My kids are in their 20s now. They are making big assessments and decisions about their lives. Grad school? Marriage? Property? Career? The problem-solver in me wants to step in and draw up a plan for them. My wiser self steps back and urges them to draw up their own plans. My even more philosophical self steps back and says, “Why is this a problem to be solved?” The only way to answer that question is to know what you want.
I’ll use the photo above as an example. Some people would take a look at it and think that certain things have to be done. The bank needs to be shored up and supported, perhaps by concrete, so that the steps can continue. Some others might say that the steps need to be removed and ground cover planted to prevent erosion. Some others might say that a more effective barrier should be erected to prevent people from falling off the edge. And some would say, “Just let it be.” There’s a stream cutting through here, heading out to Lake Michigan. People want to get down to the beach from the top of the hill. Those are the situations. What do I want? What is my responsibility?
I want to take photographs.

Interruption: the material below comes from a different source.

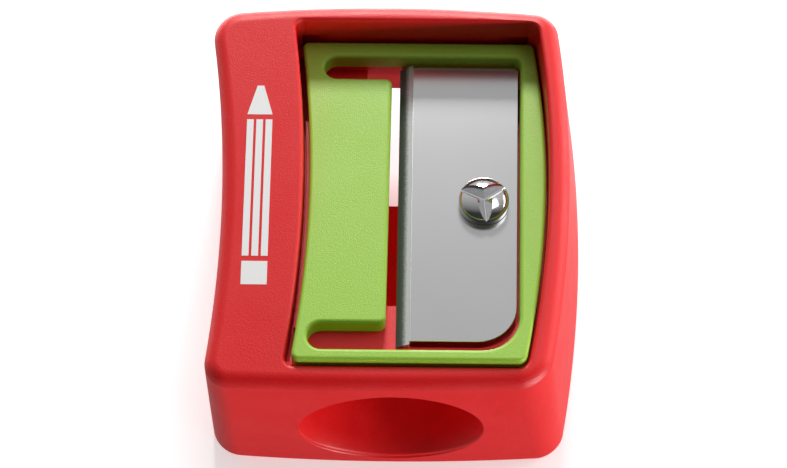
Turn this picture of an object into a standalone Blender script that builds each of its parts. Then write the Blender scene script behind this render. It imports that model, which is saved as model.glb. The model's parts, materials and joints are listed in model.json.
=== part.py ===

I want to get down to the beach, but I’m already on the other side of the stream where I’ve found steps going all the way down. I like this situation the way it is. To me, it is not a problem to be solved; it is a photo opportunity, a place to be enjoyed. If there was a two year old who was coming down those steps, it’d be a different story. But that’s not the situation here, so I don’t have to worry about that, even though I can imagine reasons to worry. I think I probably do too much of that.
So, kids, when you’re thinking about grad school, marriage, property, career and feeling overwhelmed, ask yourself, “What do I really want? What responsibility do I want to take on?” Think of how you want to live life, not just how you will solve problems. Follow your bliss. The decisions you make are the threads in the fabric of your life, they will give it texture and variation and interest. Enjoy creating your very own!